Fischer was speaking during a visit to last month's ATM when the Australian Government announced further opening of the skies between the two continents.

Under new terms, both countries will be allowed a phased increase of 126 frequencies per week by 2011, up significantly from the 56 frequencies per week agreed to in March.

"This helps us achieve our objective of increasing tourism numbers," said Fischer, stressing that Australia's national carrier should not ignore opportunities in the Middle East.

"Qantas will ignore Dubai at their peril. Maybe they should look at Abu Dhabi, maybe Dubai. These are the two opportunities in practical terms. Maybe they will move more quickly when they get over their current capacity problems. After all, the Airbus A380 does have to stop somewhere between London and Sydney," he added.

In his quest to drive tourism to Australia, Fischer acknowledged visa issues for some GCC nationals and pledged to "nudge things along", given his government connections.

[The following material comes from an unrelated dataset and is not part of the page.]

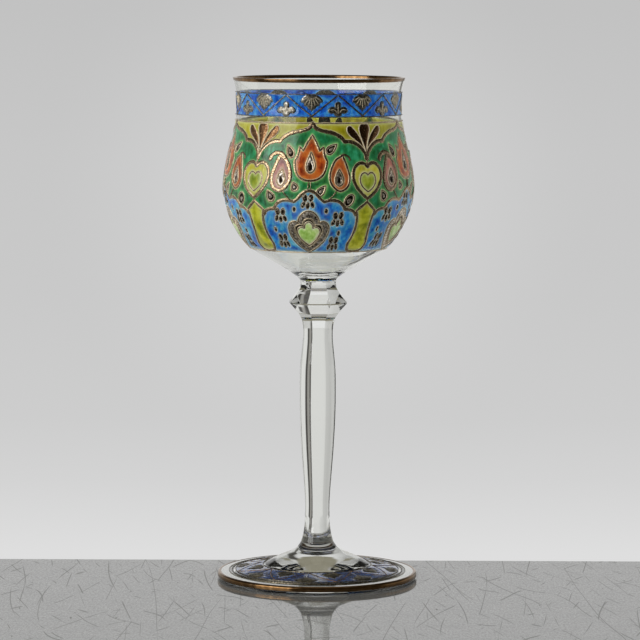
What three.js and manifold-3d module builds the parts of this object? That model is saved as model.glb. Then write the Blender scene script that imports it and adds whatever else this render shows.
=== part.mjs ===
// Enamelled and gilt wine goblet: a blown bowl on a cut, knopped stem and a wide domed foot, with an
// arcade of raised enamels between gold outlines round the bowl. Millimetres, +Z up, origin at the
// centre of the circle that the foot stands on. Angles are degrees from -Y, positive towards +X.
import * as THREE from 'three';
import { mergeVertices } from 'three/addons/utils/BufferGeometryUtils.js';
import Module from 'manifold-3d';

const wasm = await Module();
wasm.setup();

// Driving dimensions
const HEIGHT = 205;
const RIM_RADIUS = 34.85;
const FOOT_RADIUS = 40.85;
const STEM_TOP = 122.5;
const FOOT_TOP = 14;

const BOWL_SEGMENTS = 30;
const FOOT_SEGMENTS = 32;
const STEM_SIDES = 8;
const STEM_TURN = 2.6;
const REPEATS = 5;
const REPEAT_ANGLE = 360 / REPEATS;
const TULIP_ANGLE = -6;
// The painted arcade leans a little as it rises: degrees for each millimetre above LEAN_LEVEL.
const LEAN = 0.057;
const LEAN_LEVEL = 152;

// Raised layers on the glass: a hairline clearance, then the enamel's and the gold's thickness
const CLEARANCE = 0.05;
const ENAMEL_THICKNESS = 0.25;
const GOLD_THICKNESS = 0.35;
const GILDING_THICKNESS = 0.12;
// Space left between a gold line and the enamel beside it
const LINE_GAP = 0.12;

// Levels of the painted bands on the bowl
const BODY_BAND = { bottom: 136, top: 187.8 };
const NECK_BAND = { bottom: 190, top: 199 };
const LIP_BAND_HEIGHT = 1.5;

// Half widths of the gold lines
const ARCH_LINE = 0.52;
const CARTOUCHE_LINE = 0.45;
const OUTLINE = 0.38;
const LINK_LINE = 0.28;

const GLASS = { color: 0xdfe4e0, roughness: 0.04, metalness: 0, transparent: true, opacity: 0.35 };
const GOLD = { color: 0xb08d4c, roughness: 0.42, metalness: 0.9 };
const BLUE = { color: 0x2459ad, roughness: 0.22, metalness: 0 };
const DARK_BLUE = { color: 0x24407c, roughness: 0.25, metalness: 0 };
const YELLOW = { color: 0xb9b03a, roughness: 0.25, metalness: 0 };
const GREEN = { color: 0x0e5c3a, roughness: 0.2, metalness: 0 };
const RED_BROWN = { color: 0x9c3f18, roughness: 0.22, metalness: 0 };
const ORANGE_BROWN = { color: 0xa8522a, roughness: 0.24, metalness: 0 };
const OLIVE = { color: 0x9a9620, roughness: 0.24, metalness: 0 };
const OLIVE_GREEN = { color: 0x8a8c1c, roughness: 0.24, metalness: 0 };
const LEAF_GREEN = { color: 0x74b04a, roughness: 0.22, metalness: 0 };

const CORNER = true;
const degrees = THREE.MathUtils.degToRad;

// A curve through points [x, y] that turns sharply only at a point marked CORNER. A closed curve
// starts at a corner.
function curve(points, steps, closed = false) {
  const path = closed ? [...points, points[0]] : points;
  const drawn = [];
  let start = 0;
  for (let i = 1; i < path.length; i += 1) {
    if (i < path.length - 1 && !path[i][2]) continue;
    const knots = path.slice(start, i + 1).map(([x, y]) => new THREE.Vector2(x, y));
    const smooth = knots.length > 2;
    const count = smooth ? (knots.length - 1) * steps : 1;
    const run = new THREE.SplineCurve(knots).getPoints(count);
    drawn.push(...run.slice(0, -1).map((p) => [p.x, p.y]));
    start = i;
  }
  if (!closed) drawn.push(path[path.length - 1].slice(0, 2));
  return drawn;
}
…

Fischer also conceded that the Australian Government was bogged down with red tape when it came to attracting new tourism developments such as the Emirates Hotels & Resorts' new Wolgan Valley project, which took almost four years to get the go ahead.

"We have three levels of government, which is one too many, but that's how it is. We need to attract investors and we do need to be meaningful in allowing people to get approvals and balancing that with environmental protection," he said.

"It's all about attracting six-star tourism and that's coming big time. New Zealand has gone into it already and so should we."